Progression through different runs is a nice addition to this game, and one that we have seen more in this genre as popularized by games like Hades. Here you can unlock access to different animals to start out with, based on your experience level, as well as new talents to unlock on your existing animals throughout your runs. As you play more of the game, you also unlock Oaths, which allow you to change specific difficulty levels to increase the amount of experience you make from each run. Some of these options allow for you to increase enemy health or cause a fail state when even one of your characters dies. These Oaths allow for interesting modifiers to each playthrough, but I do not think they are all that necessary as experience comes pretty naturally through normal runs.

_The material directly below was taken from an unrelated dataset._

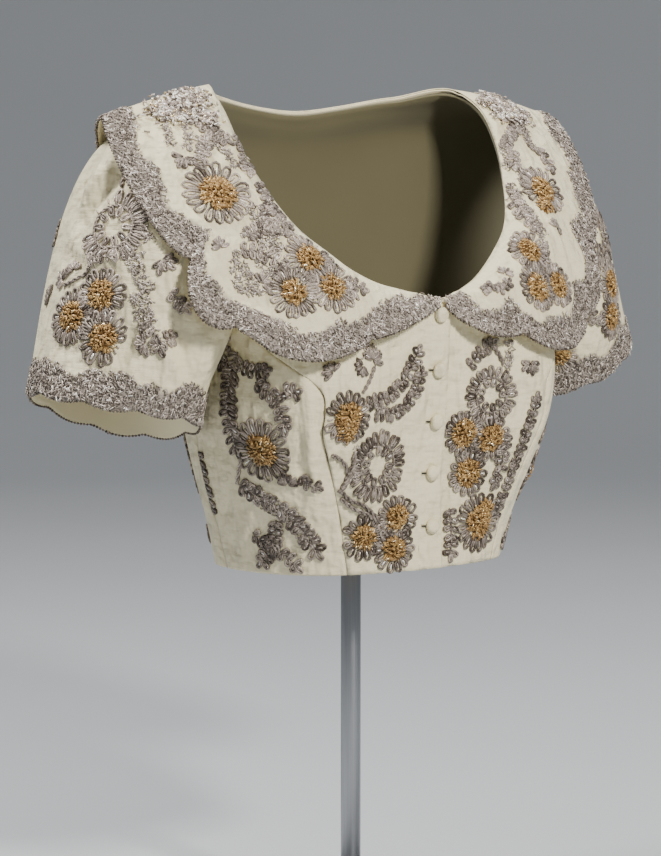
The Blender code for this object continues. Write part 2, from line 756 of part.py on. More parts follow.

Still, they are a nice addition for those craving more difficult experiences.
Banners of Ruin is a fine addition to the growing collection of deckbuilding roguelites, but in such a massive market of similar games, only its unique art design and interesting choices make it stand out from the crowd. The combat is fun for a few hours, but quickly becomes grating as you begin to see through the cracks.
Banners of Ruin
Banners of Ruin does a lot of things right, but its combat quickly grows stale as you progress further into the game. Enemies become tanks capable of dealing massive damage and the game’s difficulty becomes largely artificial, no longer rewarding strategic moves as you become overwhelmed by the enemies’ numbers, stats and passives. The game is really fun in the first few hours, but once you have learned the ins and outs, you realize it has already played its hand.